Friday, December 7, 2012

Kay Bailey Huchison's Career | Casey's Last Word



Kay Bailey Huchison is in the last weeks of her nearly two decades in the U.S. Senate and is beginning to get the accolades that customarily accompany the termination of such careers.

I am confident that no one will paraphrase Shakespeare’s epitaph of MacBeth by saying of Huchison that, “Nothing in her career became her like the leaving it.”

There are two reasons. One is that she was a very solid Texas senator.

She was conservative, as is the state. The Conservative Union in 2006 gave her a 91 percent lifetime rating, slightly higher than Majority Leader Mitch McConnell.

Her CU rating would dip to 76 percent in 2008 before rising to 96 percent in 2009 and 2010.

She also was a very hard worker, especially in protecting the interests of Texas.

The oil companies loved her, but so did many local officials of both parties.

She was very effective as a member of the Appropriations Committee in finding money for their needs and wishes in the form of earmarks.

In 2008 and 2009 she helped win nearly $500 million in earmarks.

When earmarks fell out of favor as deficits grew, she made no apologies.

She was, she argued, just bringing our money back home.

She especially impressed San Antonio leaders by the way she marshaled the efforts of most the Texas delegation – Republican and Democrat – to limit the effects of military base closures on Texas, and even to make the consolidations greatly benefit San Antonio.

The work paid off.

In 2000, she garnered 200,000 more votes than George W. Bush in his first presidential race.

Neither Senator John Cornyn in 2008 nor Ted Cruz in 2012 won more votes than the men at the top of their tickets, losers John McCain and Mitt Romney.

For years polls showed Huchison to be the most popular statewide politician in Texas.

But she squandered that capital in her most inelegant end game.

Which brings us to the second reason no one will say nothing in her career became her like the leaving it.

Huchison flirted with running for governor against Rick Perry in 2006, then finally decided to do it in 2010.

Many believed it would be a fight for the soul of the Texas Republican Party, pitting the state’s most popular politician a traditional Republican, conservative but not hard-edged against a governor who had allied himself with fundamentalist Christians and was flirting with the Tea Party.

But that battle never took place.

Rather than trying to rally suburban Republicans and independents who are worried about the direction the party is taking, Huchison tried to run to Rick’s right.

There were two problems.

One is that there is very little space there.

The other is that it is not who Huchison is.
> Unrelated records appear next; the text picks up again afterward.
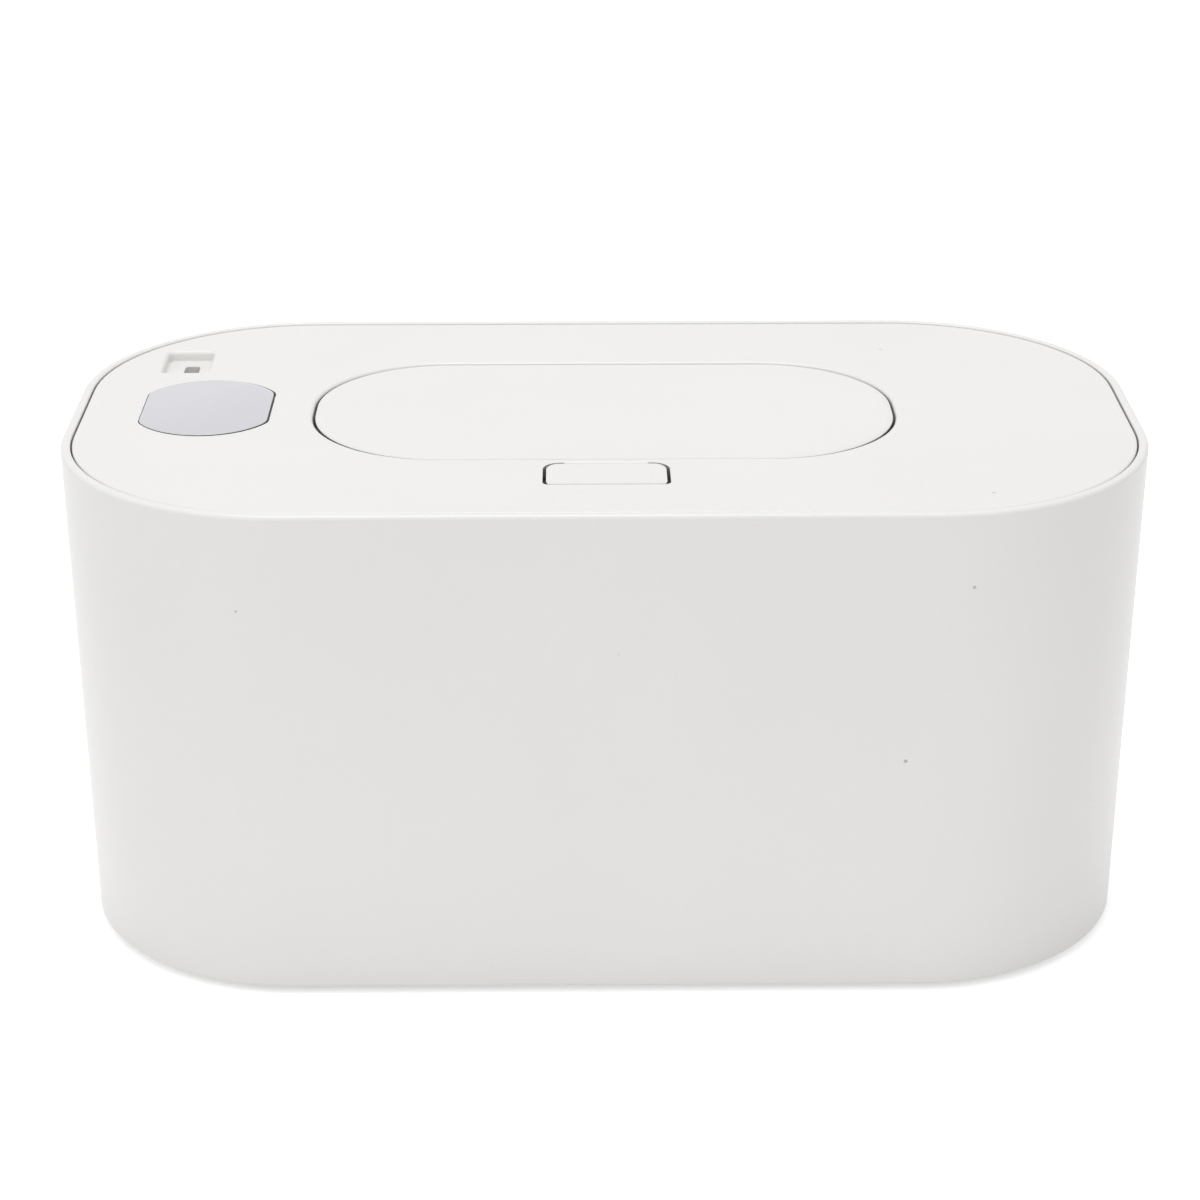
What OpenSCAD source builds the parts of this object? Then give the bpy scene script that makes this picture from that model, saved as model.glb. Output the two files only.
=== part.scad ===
// Baby wipe warmer: a drafted tub housing with a lift-off lid that holds the heater and its controls.
// Millimetres, +Z up, X along the length, the front faces -Y, the origin on the table at the centre.
// Every ring-shaped piece is one profile swept round the same corner centres: in such a profile
// x is the distance out from a corner centre and y is the height above the table.

/* [Body] */
// Length of the housing at its rim
body_l = 201; // [185:1:230]
// Depth of the housing at its rim, front to back
body_w = 111; // [108:1:135]
// Height of the rim above the table
body_h = 95.4; // [88:0.2:120]
// Corner radius of the housing at its rim
corner_r = 42.5; // [41:0.5:46]
// How far each wall leans in from the rim to the foot
draft = 1.4; // [0.2:0.1:1.8]
// Wall of the outer shell
shell_wall = 1.8; // [1.6:0.1:2.2]
// Round on the rim's outer edge
rim_round = 0.8; // [0.2:0.1:0.9]
// Round on the shell's bottom edge
foot_round = 1.5; // [0.5:0.1:2]
// Width of the ledge that carries the tub
ledge_w = 3.0; // [2.6:0.1:3.4]
// Thickness of the ledge
ledge_t = 2.0; // [1.4:0.1:2.6]
// Width of the flange that the bottom cover closes against
toe_w = 4.0; // [3:0.1:5]

/* [Base] */
// Thickness of the bottom cover
cover_t = 2.0; // [1.6:0.1:2.6]
// How far the bottom cover is set in above the shell's bottom edge
cover_inset = 0.6; // [0.2:0.1:1]
// Wall of the inner tub
tub_wall = 1.8; // [1.4:0.1:2.2]
// Floor of the inner tub
tub_floor_t = 2.0; // [1.8:0.1:2.6]
// Height of the tub's underside above the table
tub_floor_z = 8.5; // [8:0.1:10]
// How far each tub wall leans in from the flange to the floor
tub_draft = 1.2; // [0.4:0.1:2]
// Flange of the inner tub
flange_t = 2.0; // [1.6:0.1:2.6]
// Inner round between the tub's wall and floor
tub_round = 4.0; // [2.5:0.1:6]
// Thickness of the insulating foam band
foam_t = 2.6; // [1.5:0.1:2.8]
// Diameter of a rubber foot
foot_d = 12; // [11:0.5:14]
// How far a foot stands below the shell
foot_proud = 1.0; // [0.6:0.1:1.6]
// How far a foot is let into the bottom cover
foot_seat = 1.0; // [0.8:0.1:1.2]
// Distance of the feet from the centre along the length
foot_x = 68; // [60:1:72]
// Distance of the feet from the centre, front to back
foot_y = 28; // [24:1:29]

/* [Lid] */
// Gap between the lid and the rim
lid_gap = 0.25; // [0.2:0.05:0.5]
// How far the lid's top lies below the rim
lid_drop = 0.2; // [0:0.1:0.6]
// Top skin of the lid
skin_t = 2.2; // [2:0.1:2.6]
// Round on the lid's top edge
lid_round = 0.5; // [0.2:0.1:0.8]
// Skirt wall of the lid
skirt_t = 2.0; // [1.6:0.1:2.4]
// Height of the lid from its top skin to its underside
lid_depth = 16.2; // [16:0.1:17]
// Thickness of the lid's underplate
under_t = 2.0; // [1.8:0.1:2.4]
// Width of the sealing ring
gasket_w = 2.6; // [2:0.1:3]
// How far the sealing ring is let into the underplate
gasket_seat = 0.8; // [0.6:0.1:1.2]
// How far the sealing ring stands below the underplate
gasket_proud = 1.3; // [0.8:0.1:1.6]

/* [Flap] */
// Distance of the flap from the housing's front rim
front_deck = 29.5; // [28:0.1:31]
// Length of the flap
flap_l = 109.1; // [104:0.1:112]
// Depth of the flap, front to back
flap_w = 53.8; // [53.6:0.1:56]
// End radius of the flap
flap_r = 24.4; // [23.6:0.1:25.4]
// Thickness of the flap
flap_t = 1.8; // [1.6:0.1:2]
// Gap in front of and behind the flap
flap_gap = 0.35; // [0.25:0.05:0.4]
// Gap at the flap's two ends
flap_end_gap = 0.5; // [0.4:0.05:0.8]
// Depth of the well under the flap
well_depth = 9.2; // [9:0.1:9.4]
// Distance of the hinge axis behind the flap's back edge
hinge_back = 5.0; // [4.8:0.1:5.4]
// Depth of the hinge axis below the flap's top
hinge_down = 3.4; // [3.4:0.05:3.6]
// Diameter of the hinge pin
pin_d = 2.0; // [1.6:0.1:2.2]
// Opening angle of the flap
flap_open = 100; // [80:5:100]
// Width of each hinge arm
arm_w = 5.0; // [3:0.5:5]

/* [Button and latch] */
// Length of the release button
button_l = 21.6; // [20:0.2:24]
// Depth of the release button, front to back
button_w = 10.4; // [10:0.1:10.8]
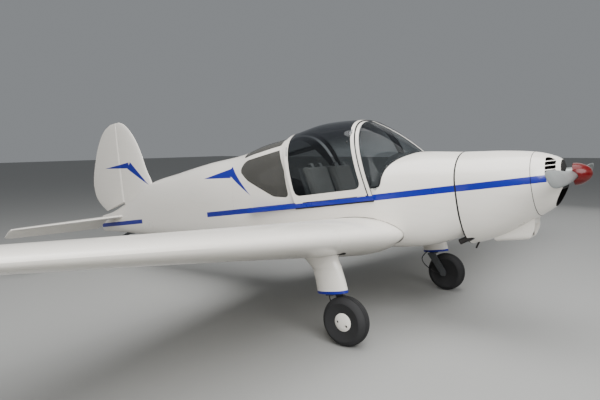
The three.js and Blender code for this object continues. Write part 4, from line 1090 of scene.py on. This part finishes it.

It showed most painfully when in a televised debate she tried to explain why she has supported Roe vs. Wade, the Supreme Court decision striking down state laws that prohibited all or most abortions.

It was to protect life, she argued.

If states were let loose on the issue, she said, “we would then have some states that would allow abortion as the baby is coming out of the birth canal.”

As she tried to elaborate along that line the audience started to laugh at her.

In fairness, it was the height of Tea Party anger.

So maybe if Huchison quit the Senate and came home to run a campaign based on her record but focused on the problems facing Texas – education, water, transportation – she may have lost anyway.

She may not have been able to bring to the primary polls enough practical Republicans, the independents and even some Democrats who would rather have a problem-solving conservative.

But it was the only chance she had.

And even if she lost, it would have been a fight worth waging and a more fitting way to end a commendable career.